» **DATASET ROWS**:
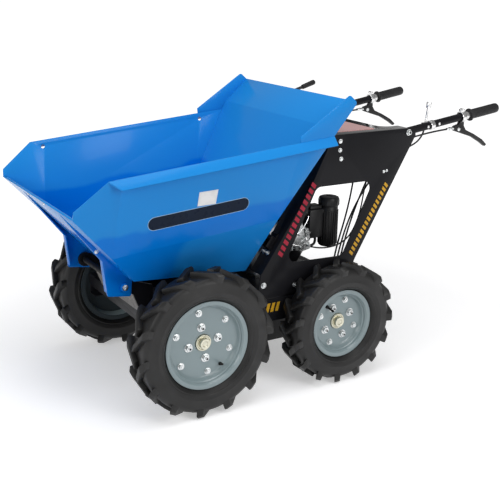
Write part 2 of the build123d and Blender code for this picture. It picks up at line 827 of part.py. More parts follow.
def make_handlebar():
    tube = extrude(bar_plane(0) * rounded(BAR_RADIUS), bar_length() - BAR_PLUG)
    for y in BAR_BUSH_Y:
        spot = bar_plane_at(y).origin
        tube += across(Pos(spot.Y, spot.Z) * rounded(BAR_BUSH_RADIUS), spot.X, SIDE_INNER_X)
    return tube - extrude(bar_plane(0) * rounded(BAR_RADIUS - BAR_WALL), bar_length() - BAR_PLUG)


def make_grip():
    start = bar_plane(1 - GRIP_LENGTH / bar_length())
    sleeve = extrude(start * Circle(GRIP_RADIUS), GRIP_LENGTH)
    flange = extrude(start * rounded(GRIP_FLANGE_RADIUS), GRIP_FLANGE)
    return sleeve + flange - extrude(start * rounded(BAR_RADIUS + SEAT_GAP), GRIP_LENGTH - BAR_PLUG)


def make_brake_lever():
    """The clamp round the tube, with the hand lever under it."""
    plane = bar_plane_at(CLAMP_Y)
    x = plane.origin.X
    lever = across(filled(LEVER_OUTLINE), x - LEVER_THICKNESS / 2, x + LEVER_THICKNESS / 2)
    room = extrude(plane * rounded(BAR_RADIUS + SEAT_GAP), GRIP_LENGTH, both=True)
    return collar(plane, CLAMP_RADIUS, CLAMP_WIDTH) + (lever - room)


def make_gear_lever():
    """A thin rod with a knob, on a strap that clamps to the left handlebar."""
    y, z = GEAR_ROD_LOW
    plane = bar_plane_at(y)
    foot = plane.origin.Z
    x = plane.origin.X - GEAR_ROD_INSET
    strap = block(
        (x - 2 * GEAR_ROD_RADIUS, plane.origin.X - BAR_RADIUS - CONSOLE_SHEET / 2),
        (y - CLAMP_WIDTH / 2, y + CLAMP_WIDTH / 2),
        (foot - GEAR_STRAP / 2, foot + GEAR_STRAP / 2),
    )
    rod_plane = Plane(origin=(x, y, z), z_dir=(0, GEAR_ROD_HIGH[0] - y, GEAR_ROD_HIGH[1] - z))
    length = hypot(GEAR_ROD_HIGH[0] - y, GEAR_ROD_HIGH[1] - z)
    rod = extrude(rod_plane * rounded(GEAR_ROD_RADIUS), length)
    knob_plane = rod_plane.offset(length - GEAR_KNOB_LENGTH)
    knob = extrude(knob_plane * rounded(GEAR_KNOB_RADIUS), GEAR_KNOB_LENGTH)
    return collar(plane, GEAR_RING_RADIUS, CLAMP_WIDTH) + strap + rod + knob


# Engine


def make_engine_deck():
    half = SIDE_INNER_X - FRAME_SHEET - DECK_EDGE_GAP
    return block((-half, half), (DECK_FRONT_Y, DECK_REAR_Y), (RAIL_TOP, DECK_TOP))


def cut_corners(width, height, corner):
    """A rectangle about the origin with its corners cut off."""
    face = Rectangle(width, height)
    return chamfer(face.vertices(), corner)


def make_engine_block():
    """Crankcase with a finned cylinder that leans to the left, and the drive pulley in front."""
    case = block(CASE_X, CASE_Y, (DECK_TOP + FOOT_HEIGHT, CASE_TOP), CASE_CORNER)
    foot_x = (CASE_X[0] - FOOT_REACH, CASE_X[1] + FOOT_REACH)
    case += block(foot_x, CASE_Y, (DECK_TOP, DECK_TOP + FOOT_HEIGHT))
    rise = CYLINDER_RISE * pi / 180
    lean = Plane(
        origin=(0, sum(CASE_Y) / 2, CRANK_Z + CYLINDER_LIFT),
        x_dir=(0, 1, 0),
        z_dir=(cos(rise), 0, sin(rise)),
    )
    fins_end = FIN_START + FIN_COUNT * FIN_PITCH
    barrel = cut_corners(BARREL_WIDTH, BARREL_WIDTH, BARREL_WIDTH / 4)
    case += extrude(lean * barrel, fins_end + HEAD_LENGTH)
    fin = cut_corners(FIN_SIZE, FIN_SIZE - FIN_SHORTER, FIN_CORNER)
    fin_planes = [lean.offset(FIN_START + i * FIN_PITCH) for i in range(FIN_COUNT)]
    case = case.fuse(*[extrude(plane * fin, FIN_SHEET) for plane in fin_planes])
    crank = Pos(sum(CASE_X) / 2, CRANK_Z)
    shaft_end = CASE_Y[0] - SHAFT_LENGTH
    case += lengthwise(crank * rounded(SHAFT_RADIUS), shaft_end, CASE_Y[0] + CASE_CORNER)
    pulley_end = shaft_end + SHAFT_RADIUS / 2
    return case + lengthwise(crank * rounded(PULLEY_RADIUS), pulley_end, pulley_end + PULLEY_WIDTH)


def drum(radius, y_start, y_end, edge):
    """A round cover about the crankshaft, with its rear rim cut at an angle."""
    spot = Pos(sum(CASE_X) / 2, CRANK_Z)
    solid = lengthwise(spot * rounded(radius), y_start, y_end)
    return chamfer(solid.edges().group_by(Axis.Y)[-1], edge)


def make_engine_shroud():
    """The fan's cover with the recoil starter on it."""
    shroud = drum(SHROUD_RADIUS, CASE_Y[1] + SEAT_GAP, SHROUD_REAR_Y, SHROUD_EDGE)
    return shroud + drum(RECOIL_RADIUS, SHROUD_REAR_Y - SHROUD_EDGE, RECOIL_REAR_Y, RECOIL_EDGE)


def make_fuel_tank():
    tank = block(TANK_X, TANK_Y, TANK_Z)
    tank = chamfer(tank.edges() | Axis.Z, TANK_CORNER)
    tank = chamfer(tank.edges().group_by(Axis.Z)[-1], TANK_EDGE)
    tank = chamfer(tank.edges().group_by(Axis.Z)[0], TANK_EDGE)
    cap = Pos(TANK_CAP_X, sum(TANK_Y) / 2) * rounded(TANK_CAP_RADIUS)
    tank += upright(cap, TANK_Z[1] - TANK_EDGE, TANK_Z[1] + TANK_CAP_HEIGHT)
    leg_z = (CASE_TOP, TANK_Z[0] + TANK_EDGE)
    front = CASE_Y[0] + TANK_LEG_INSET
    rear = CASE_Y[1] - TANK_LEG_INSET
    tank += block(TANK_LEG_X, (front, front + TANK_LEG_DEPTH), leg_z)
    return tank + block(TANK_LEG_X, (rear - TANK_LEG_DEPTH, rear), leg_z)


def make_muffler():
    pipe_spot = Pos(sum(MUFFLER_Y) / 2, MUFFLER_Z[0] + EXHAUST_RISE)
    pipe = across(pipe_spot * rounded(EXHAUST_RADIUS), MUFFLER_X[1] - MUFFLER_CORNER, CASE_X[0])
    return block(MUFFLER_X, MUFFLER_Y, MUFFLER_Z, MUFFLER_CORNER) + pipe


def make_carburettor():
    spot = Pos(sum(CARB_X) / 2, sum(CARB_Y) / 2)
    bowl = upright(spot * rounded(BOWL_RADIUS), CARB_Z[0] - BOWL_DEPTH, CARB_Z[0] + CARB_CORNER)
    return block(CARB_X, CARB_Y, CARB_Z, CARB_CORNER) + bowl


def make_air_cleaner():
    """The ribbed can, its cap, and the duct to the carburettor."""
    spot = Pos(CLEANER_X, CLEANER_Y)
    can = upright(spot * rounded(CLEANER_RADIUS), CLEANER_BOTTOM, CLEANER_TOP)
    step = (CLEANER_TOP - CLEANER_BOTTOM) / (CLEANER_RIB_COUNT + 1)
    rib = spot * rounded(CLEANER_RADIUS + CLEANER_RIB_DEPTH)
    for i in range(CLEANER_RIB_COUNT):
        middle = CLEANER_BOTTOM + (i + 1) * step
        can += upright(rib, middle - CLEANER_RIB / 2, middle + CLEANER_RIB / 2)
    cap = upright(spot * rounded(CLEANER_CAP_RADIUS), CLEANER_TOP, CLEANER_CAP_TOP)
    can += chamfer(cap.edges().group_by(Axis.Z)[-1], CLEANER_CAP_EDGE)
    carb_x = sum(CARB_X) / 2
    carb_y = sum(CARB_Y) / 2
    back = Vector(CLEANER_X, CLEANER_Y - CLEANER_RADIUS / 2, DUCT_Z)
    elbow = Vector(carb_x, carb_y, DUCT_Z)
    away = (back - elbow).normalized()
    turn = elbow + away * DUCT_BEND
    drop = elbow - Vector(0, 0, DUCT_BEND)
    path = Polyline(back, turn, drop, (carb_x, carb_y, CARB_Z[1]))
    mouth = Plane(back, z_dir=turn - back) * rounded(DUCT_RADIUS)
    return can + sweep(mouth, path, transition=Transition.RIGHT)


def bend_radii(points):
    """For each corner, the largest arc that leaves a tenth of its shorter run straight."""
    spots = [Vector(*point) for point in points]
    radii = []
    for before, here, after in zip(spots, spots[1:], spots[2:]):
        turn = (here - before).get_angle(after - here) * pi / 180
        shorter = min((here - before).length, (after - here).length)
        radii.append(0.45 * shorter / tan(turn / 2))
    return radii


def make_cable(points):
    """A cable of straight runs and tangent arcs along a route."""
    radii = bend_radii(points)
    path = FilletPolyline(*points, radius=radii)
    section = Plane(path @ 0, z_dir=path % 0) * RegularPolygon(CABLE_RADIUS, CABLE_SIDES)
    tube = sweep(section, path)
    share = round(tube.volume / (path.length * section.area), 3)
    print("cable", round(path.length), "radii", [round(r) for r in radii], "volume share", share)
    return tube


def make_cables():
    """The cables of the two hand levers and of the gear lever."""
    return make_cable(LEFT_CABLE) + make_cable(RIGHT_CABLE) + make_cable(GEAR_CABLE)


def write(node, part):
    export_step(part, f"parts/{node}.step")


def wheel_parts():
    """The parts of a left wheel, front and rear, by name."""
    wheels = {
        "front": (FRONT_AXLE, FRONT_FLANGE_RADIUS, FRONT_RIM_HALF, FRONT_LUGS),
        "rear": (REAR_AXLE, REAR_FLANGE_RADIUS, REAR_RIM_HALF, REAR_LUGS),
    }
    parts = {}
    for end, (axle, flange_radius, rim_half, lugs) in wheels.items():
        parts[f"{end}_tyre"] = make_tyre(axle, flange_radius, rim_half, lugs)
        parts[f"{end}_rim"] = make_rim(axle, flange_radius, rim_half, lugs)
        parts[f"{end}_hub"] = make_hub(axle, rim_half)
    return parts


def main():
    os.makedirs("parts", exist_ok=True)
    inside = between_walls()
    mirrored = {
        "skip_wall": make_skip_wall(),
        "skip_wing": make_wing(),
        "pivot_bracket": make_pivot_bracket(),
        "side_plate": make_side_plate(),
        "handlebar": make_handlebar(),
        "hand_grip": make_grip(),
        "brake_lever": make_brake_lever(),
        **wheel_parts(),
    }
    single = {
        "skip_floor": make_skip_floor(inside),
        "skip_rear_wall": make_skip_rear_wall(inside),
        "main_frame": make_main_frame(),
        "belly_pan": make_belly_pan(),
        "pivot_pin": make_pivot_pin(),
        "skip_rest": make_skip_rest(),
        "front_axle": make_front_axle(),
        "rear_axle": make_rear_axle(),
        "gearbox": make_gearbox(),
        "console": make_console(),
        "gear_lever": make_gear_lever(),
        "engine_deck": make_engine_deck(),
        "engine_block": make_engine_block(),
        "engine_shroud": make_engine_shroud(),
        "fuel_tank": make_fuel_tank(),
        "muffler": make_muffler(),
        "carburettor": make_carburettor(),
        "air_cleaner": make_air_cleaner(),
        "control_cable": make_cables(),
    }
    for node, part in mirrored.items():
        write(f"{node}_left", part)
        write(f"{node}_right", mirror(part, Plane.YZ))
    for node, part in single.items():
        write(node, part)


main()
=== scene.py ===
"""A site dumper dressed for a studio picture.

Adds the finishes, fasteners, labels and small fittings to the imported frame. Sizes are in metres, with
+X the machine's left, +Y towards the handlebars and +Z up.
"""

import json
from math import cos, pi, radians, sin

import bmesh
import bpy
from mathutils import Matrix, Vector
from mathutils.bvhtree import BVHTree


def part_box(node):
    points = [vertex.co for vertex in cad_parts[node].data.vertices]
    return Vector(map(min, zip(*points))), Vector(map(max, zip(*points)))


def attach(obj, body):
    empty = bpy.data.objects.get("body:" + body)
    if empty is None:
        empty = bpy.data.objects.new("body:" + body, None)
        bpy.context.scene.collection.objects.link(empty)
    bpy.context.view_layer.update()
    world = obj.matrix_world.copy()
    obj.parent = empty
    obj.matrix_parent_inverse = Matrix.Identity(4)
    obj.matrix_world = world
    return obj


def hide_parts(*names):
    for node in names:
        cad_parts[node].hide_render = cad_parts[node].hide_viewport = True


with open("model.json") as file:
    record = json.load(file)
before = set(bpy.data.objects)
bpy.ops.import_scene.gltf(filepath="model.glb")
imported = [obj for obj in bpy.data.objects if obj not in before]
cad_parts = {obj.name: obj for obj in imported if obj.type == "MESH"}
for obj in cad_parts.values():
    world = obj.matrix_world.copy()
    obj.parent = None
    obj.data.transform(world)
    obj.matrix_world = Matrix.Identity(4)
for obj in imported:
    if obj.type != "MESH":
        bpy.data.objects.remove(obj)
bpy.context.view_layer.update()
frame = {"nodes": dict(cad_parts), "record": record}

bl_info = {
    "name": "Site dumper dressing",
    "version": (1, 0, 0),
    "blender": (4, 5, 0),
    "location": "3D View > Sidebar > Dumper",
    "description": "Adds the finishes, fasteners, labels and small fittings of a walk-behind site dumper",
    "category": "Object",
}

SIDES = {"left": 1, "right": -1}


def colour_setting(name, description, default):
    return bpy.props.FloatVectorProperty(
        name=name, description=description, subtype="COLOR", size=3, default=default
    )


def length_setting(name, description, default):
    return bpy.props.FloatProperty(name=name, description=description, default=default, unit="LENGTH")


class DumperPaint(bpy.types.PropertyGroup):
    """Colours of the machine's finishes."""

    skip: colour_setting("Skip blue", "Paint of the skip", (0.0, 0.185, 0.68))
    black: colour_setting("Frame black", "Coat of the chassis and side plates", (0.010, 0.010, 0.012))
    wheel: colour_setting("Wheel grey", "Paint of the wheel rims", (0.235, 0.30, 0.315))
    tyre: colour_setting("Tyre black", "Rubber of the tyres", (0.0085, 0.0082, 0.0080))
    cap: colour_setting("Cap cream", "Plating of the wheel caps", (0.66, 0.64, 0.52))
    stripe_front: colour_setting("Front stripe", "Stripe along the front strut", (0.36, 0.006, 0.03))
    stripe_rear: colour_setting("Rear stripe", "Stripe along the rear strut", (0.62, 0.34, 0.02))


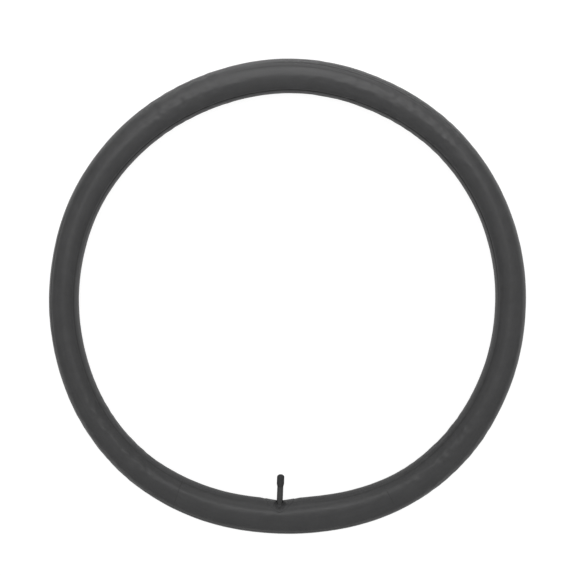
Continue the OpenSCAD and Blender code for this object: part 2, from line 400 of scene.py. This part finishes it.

» **PROBLEM STATEMENT**:
Find the lines containing "finishes" and list every one of them.

» **TASK RESPONSE**:
Adds the finishes, fasteners, labels and small fittings to the imported frame. Sizes are in metres, with
    "description": "Adds the finishes, fasteners, labels and small fittings of a walk-behind site dumper",
    """Colours of the machine's finishes."""
Continue the OpenSCAD and Blender code for this object: part 2, from line 400 of scene.py. This part finishes it.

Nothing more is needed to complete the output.